Macroscopic magnetization of primordial plasma by virial shocks

Abstract

Galaxy-cluster virial (structure-formation accretion) shock observations are shown to imply $\gtrsim1\%$ magnetization of a layer extending $\gtrsim10^{16}$ Debye lengths downstream, challenging the modelling of high Alfvén-Mach collisionless shocks. Unlike similar shocks in supernova remnants or relativistic shocks in $γ$-ray burst afterglows, where macroscopic magnetized layers were detected but purportedly attributed to preexisting or non-resonant cosmic-ray streaming-seeded substructure, the upstream of strong virial shocks is both weakly magnetized and pristine.

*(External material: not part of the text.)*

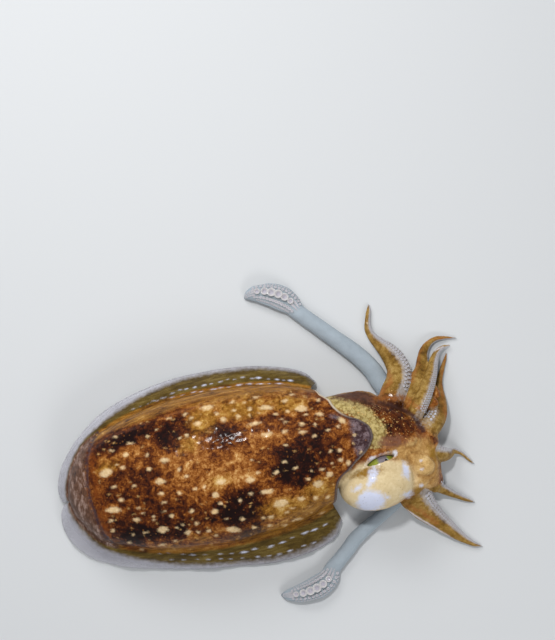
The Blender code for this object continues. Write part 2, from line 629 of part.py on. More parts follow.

Hence, some mechanism must generate large-scale and possibly self-similar magnetic sub-structure out of the accreted primordial plasma; such a mechanism may dominate other high-Mach shock systems, too.

Figures (1)

• Figure 1: Virial shock signals identified in individual (triangles) or stacked (other symbols) clusters, in diffuse emission (empty symbols), discrete sources (filled), or without separating the two (intermittent empty and filled symbols). The significance $S$ (symbols with lines to guide the eye, in standard-error units) of the excess above the background $S_0$ (labelled horizontal lines, shifted vertically for visibility) is plotted as a function of the normalized radius $\tau$, for (bottom to top) clusters Coma, in Fermi-LAT keshet2018evidence and VERITAS KeshetEtAl17 data as a function of $\tau_b$, A2319 (right triangles) and A2142 (left triangles) in Fermi-LAT data keshet20coincident, and for stacked MCXC clusters (labels specify sample sizes) in LWA HouEtAl23, polarized GMIMS Keshet24GMIMS, and Fermi-LAT ReissKeshet18 data, and in NVSS (five-stars) and 2XRS (six-stars) source catalogs IlaniEtAl24a. Also shown are the $2.2<\tau<2.5$ radial range ReissKeshet18 of MCXC virial-shock signals (vertical yellow band), the co-added MCXC excess (black squares), and a corresponding cylindrical shock model Keshet24GMIMS.